Entries with model source code:
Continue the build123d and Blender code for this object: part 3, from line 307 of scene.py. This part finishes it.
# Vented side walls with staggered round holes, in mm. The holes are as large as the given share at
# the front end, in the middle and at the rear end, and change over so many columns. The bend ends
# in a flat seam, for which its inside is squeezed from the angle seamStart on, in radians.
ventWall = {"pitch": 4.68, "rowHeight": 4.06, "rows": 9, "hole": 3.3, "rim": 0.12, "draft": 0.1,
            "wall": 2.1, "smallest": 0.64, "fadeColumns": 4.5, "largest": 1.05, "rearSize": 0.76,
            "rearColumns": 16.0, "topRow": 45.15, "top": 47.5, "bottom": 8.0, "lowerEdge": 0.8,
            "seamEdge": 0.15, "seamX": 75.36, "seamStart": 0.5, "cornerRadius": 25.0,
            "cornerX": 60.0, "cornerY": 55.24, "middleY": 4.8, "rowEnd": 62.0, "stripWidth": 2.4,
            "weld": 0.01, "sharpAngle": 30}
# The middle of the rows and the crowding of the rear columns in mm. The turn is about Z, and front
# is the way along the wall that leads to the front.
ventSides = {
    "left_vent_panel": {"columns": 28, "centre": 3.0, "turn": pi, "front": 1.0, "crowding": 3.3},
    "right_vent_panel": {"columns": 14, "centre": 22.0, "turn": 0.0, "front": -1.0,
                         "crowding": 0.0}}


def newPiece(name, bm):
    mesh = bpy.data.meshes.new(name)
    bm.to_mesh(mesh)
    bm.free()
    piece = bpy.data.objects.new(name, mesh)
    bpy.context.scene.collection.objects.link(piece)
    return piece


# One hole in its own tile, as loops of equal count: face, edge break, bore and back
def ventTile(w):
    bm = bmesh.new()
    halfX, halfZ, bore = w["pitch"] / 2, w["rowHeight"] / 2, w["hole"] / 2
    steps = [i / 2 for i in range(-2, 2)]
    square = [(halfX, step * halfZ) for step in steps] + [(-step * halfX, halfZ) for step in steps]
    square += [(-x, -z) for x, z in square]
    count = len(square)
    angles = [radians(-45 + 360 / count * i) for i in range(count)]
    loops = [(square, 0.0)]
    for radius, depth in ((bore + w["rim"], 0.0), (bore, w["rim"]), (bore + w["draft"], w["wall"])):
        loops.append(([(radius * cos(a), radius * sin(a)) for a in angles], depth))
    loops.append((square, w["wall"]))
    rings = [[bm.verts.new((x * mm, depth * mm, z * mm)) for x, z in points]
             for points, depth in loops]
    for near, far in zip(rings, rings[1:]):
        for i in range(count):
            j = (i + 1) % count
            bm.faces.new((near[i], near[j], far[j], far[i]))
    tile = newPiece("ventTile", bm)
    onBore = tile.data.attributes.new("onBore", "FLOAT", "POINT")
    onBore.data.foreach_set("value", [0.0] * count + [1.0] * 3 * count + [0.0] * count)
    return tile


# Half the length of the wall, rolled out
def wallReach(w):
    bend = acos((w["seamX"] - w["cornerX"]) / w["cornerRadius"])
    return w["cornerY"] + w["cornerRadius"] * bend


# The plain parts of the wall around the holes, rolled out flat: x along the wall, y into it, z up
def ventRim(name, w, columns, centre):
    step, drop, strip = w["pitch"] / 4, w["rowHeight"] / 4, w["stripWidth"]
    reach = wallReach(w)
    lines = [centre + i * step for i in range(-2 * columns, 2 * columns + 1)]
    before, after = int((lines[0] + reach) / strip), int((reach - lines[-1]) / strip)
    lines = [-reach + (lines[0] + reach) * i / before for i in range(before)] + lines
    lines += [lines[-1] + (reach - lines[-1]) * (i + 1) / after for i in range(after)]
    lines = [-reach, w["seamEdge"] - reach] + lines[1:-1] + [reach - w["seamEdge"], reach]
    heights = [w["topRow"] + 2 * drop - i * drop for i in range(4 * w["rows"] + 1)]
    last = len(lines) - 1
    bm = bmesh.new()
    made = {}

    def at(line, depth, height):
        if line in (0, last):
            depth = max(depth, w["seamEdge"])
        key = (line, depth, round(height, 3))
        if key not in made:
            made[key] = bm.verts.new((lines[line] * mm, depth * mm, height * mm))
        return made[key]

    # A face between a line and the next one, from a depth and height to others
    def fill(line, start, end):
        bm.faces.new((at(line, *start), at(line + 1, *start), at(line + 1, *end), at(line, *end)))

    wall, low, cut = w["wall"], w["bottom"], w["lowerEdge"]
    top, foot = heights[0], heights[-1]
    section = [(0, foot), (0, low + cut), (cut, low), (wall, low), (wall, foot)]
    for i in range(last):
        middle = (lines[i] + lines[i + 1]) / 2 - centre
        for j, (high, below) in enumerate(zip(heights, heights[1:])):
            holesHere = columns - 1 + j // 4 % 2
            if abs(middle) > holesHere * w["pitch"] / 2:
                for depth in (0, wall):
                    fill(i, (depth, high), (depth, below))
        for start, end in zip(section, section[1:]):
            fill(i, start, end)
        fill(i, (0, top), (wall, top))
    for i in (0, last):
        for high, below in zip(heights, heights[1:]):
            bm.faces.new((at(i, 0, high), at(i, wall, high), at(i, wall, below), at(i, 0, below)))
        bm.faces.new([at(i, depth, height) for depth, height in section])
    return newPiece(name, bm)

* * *

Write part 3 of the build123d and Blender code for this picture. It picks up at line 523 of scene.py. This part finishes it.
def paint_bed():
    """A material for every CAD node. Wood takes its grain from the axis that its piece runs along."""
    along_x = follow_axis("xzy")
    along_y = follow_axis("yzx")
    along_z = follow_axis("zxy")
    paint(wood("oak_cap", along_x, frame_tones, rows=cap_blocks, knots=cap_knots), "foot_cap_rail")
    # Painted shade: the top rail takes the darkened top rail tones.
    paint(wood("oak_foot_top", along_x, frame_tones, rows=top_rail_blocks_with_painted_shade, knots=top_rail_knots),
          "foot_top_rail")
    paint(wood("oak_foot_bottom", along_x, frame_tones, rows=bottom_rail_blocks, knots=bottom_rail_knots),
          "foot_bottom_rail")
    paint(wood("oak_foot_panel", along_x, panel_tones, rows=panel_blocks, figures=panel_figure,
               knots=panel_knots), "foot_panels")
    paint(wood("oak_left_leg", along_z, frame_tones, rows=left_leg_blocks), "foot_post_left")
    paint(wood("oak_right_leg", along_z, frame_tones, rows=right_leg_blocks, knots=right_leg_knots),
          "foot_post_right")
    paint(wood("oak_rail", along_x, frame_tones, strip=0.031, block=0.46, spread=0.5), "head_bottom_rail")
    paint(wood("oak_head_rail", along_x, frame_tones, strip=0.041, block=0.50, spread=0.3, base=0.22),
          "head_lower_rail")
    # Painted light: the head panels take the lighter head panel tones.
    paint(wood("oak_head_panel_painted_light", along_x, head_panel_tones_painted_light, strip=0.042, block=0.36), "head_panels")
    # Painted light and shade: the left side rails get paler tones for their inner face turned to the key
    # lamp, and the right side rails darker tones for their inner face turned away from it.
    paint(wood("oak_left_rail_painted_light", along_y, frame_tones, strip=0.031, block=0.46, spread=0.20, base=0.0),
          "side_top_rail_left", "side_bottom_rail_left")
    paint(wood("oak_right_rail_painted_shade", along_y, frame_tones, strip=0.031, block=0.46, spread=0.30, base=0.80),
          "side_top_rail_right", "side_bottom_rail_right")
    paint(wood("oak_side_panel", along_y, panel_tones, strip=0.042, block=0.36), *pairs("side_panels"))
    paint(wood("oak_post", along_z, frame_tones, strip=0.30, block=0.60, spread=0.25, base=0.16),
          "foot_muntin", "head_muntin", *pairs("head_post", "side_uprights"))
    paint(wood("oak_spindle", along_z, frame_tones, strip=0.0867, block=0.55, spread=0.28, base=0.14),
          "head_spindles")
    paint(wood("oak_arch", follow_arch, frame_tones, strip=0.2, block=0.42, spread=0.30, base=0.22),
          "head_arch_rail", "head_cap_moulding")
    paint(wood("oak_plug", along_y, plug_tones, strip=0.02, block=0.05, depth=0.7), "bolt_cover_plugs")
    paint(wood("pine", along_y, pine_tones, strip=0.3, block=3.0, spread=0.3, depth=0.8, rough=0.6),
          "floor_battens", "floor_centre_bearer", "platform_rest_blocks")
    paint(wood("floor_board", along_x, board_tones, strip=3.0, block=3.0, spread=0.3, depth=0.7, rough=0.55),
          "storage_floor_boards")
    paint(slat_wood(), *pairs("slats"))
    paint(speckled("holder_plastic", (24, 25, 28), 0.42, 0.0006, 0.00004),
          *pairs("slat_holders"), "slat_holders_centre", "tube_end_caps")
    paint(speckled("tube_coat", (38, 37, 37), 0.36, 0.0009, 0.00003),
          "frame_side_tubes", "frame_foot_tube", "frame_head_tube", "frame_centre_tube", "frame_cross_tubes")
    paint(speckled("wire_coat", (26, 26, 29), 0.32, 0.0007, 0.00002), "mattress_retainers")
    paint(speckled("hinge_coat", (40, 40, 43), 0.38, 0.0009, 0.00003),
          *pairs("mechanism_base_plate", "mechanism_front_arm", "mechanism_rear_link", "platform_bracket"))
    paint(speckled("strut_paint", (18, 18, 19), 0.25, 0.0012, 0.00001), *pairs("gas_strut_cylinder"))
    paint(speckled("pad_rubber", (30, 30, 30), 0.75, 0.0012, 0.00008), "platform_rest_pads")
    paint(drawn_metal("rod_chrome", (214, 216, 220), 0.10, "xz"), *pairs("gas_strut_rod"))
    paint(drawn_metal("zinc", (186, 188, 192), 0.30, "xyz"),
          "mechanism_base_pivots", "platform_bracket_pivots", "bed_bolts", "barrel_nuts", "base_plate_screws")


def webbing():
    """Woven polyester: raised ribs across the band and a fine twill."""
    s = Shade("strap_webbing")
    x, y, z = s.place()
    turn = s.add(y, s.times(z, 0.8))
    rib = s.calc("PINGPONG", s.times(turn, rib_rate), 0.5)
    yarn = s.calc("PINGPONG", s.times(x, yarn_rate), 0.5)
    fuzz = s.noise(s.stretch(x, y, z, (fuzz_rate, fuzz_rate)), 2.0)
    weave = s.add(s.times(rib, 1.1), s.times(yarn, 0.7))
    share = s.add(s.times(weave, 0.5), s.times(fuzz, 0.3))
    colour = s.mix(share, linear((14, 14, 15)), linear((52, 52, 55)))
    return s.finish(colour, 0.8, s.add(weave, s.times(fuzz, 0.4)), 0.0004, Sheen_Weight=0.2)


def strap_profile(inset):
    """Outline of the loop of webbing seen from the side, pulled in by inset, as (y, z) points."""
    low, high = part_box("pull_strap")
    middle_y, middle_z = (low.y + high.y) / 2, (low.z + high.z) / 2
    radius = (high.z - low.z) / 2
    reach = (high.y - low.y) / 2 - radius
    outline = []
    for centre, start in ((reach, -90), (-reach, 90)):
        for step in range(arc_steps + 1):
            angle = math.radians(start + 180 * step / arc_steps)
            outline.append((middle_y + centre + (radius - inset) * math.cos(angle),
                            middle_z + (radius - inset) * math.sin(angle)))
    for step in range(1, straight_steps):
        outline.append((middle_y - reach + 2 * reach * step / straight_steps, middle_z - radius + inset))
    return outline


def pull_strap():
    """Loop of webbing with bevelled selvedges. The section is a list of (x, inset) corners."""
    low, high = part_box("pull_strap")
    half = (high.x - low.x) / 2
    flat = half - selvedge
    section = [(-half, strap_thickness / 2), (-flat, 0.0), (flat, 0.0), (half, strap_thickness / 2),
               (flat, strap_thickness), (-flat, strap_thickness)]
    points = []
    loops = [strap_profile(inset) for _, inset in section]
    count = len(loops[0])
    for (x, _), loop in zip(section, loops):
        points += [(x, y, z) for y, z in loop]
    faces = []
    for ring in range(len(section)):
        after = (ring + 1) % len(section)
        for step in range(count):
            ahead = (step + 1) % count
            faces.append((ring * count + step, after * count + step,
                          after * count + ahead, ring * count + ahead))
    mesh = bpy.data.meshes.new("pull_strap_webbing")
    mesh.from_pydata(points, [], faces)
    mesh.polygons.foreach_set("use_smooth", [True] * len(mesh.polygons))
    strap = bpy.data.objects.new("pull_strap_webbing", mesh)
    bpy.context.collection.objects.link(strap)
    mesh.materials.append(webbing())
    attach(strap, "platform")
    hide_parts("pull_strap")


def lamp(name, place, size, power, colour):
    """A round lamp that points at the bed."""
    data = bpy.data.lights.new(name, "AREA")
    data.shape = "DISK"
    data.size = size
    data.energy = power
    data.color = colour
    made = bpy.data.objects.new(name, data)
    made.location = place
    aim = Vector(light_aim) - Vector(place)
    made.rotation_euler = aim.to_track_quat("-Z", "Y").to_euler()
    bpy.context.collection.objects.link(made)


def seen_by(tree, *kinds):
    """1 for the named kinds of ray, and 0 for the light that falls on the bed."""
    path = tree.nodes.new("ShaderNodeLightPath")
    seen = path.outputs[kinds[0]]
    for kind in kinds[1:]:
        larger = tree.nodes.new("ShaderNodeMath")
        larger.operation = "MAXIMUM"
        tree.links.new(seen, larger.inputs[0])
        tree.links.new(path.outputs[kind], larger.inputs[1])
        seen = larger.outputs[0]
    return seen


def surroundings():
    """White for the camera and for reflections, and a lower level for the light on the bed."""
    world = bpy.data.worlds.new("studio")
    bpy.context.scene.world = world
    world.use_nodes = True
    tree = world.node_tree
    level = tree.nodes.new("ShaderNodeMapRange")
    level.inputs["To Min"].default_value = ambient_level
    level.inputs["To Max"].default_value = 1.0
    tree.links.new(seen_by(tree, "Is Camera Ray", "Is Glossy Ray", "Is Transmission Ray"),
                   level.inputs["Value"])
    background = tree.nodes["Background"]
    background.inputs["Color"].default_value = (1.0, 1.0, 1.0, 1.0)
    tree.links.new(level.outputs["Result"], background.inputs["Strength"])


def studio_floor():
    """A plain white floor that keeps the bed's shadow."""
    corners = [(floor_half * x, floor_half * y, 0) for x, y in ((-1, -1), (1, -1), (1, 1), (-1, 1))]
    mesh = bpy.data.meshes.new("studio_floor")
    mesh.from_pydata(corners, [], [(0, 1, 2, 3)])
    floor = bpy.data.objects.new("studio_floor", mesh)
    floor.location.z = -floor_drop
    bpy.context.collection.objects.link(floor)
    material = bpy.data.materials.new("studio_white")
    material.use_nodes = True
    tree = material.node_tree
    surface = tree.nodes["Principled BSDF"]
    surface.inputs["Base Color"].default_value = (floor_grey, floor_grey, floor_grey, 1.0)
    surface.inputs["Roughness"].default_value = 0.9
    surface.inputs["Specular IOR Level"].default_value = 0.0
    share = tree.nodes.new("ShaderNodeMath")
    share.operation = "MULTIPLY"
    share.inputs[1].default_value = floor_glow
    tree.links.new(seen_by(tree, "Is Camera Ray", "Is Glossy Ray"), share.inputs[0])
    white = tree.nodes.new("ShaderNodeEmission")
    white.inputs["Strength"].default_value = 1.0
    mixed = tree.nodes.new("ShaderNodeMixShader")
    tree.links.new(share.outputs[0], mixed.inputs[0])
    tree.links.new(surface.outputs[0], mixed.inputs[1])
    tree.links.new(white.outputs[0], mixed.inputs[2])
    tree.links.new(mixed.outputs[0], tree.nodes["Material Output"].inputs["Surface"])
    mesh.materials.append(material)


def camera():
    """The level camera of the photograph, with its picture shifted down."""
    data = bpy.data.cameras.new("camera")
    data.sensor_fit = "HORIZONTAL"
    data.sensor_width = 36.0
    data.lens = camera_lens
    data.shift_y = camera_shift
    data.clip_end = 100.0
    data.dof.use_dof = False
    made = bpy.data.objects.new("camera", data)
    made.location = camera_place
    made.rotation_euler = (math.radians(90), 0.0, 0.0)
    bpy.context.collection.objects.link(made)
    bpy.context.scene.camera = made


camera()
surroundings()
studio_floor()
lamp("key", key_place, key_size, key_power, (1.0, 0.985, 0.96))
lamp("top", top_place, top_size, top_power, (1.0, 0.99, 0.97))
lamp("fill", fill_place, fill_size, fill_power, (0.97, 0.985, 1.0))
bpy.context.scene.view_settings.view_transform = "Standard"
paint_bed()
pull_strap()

...

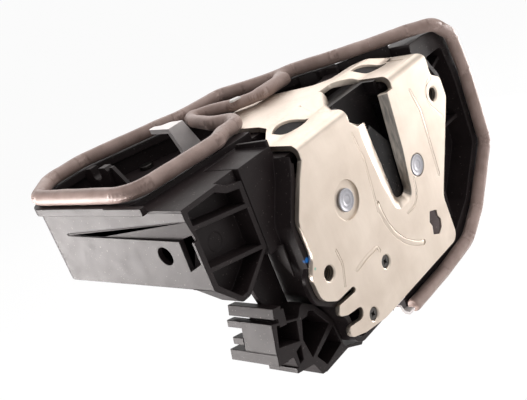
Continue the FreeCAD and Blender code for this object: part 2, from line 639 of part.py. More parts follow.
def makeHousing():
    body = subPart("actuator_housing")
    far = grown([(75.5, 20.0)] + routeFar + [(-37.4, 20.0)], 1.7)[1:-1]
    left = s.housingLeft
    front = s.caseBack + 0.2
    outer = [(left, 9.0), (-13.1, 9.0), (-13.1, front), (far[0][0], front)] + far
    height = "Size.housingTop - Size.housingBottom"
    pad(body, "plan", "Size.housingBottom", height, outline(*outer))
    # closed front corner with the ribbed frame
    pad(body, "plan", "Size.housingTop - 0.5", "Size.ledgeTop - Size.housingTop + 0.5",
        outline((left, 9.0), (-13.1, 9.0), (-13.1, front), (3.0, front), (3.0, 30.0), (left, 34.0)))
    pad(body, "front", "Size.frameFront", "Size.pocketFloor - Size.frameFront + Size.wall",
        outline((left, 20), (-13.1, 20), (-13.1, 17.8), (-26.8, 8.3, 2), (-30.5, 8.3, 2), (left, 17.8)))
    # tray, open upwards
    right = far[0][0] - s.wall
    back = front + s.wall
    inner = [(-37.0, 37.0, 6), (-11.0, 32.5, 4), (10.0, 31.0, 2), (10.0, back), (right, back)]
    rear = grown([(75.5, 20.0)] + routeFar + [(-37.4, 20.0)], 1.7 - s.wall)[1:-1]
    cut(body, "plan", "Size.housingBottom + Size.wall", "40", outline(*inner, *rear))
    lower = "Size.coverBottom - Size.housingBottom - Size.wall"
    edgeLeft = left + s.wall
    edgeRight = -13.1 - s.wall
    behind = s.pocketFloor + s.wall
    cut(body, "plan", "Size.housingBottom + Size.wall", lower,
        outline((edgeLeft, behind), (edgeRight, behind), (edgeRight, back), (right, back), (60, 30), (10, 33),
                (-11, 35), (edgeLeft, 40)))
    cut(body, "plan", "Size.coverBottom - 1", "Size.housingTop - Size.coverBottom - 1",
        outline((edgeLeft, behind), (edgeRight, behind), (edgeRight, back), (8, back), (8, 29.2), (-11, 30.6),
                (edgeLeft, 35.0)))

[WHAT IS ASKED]
Count the lines in the records above that contain the word "finishes", and give only that number.

[FINISHED TASK]
2